How do we go from (the green) 2/3 to [3x-2]? And again, i'm confused with the bold part and how to put it into a?

Saying that x= 2/3 is a zero means that it has a factor of the form "x- 2/3". Multiply through by 3.

What do you get if you **do the arithmetic** indicated in "6= a[1- 2]^3 [3- 2][1- 3]"?

Re: Can you Check This please?

Quote:

Originally Posted by

**HallsofIvy** Yes, that's correct. Now just replace "a" in the formula "y = a [ x + 1 ]² [ x - 3 ]^3" with that number.

Do you see how "y = a [ x + 1 ]² [ x - 3 ]^3" **and** "passes through the point (4, 5)" results in "5= a[5^2][1]^3"?

Saying that x= 2/3 is a zero means that it has a factor of the form "x- 2/3". Multiply through by 3.

What do you get if you **do the arithmetic** indicated in "6= a[1- 2]^3 [3- 2][1- 3]"?

#1.

...............So my final answer would then be; y = 1/5 [ x + 1 ]² [ x - 3 ]^3 ?
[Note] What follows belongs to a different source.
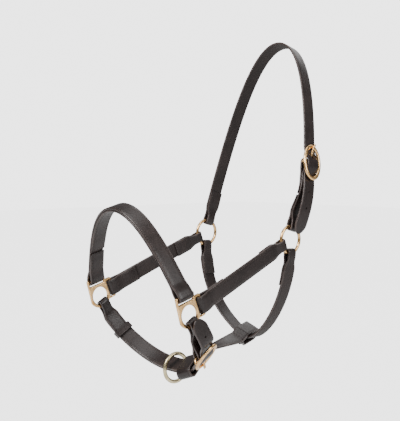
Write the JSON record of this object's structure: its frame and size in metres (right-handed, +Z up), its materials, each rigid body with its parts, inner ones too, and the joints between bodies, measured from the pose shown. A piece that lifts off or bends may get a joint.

...............5 = a [5^2][1]^3.... Why are you squaring 5? Why are you putting "[1]^3"? How come the "4" is not incorporated?

#2.

6= a[1- 2]^3 [3- 2][1- 3]

6= a(-1)^3 (1) (-2)

6= a(1)(1)(-2)

6= a(-2)

-3= a

So then... y = a [ x - 2 ]² [ 3x - 2 ][ x - 3 ]

.............. y= -3[ x - 2 ]² [ 3x - 2 ][ x - 3 ] ...would be my final answer?

Re: Can you Check This please?

Quote:

Originally Posted by

**tdotodot** #1.

...............So my final answer would then be; y = 1/5 [ x + 1 ]² [ x - 3 ]^3 ?

...............5 = a [5^2][1]^3.... Why are you squaring 5? Why are you putting "[1]^3"? How come the "4" is not incorporated?

The "4" **is** incorporated- that is where the "5" and "3" came from. You had

y= a[x+ 1]^2[x- 3]^3 and you want y= 5 when x= 4 . Replacing y by 5 and x by 4 in the equation

5= a[4+ 1]^2[4- 3]^3= a[5]^2[1]^3.

Quote:

#2.

6= a[1- 2]^3 [3- 2][1- 3]

This should be [1- 2]^2, not to third power. Other than that, yes setting x= 1, y= 6 is correct.

Quote:

6= a(-1)^3 (1) (-2)

6= a(1)(1)(-2)

(-1)^3= -1, not 1 but since that was supposed to be squared, this is correct!

Quote:

6= a(-2)

-3= a

So then... y = a [ x - 2 ]² [ 3x - 2 ][ x - 3 ]

.............. y= -3[ x - 2 ]² [ 3x - 2 ][ x - 3 ] ...would be my final answer?

Yes. You **could**, rather than have represented the "zero at 2/3" by 3x- 2 have used "x- 2/3" instead.

That would give you y= a[x- 2]^2[x- 2/3][x- 3] and setting x= 1, y= 6

6= a(1- 2)^2(1- 2/3)(1- 3)= a(1)(1/3)(-2)= -(2/3)a

to -(2/3)a= 6 and now a= -6(3/2)= -9.

That gives y= -9(x- 2)^2(x- 2/3)(x- 3) but factoring 9 into 3(3) and multiplying one of those "3"s into the (x- 2/3) term,

y= -3(x- 2)^2(3x- 2)(x- 3) exactly the same as before!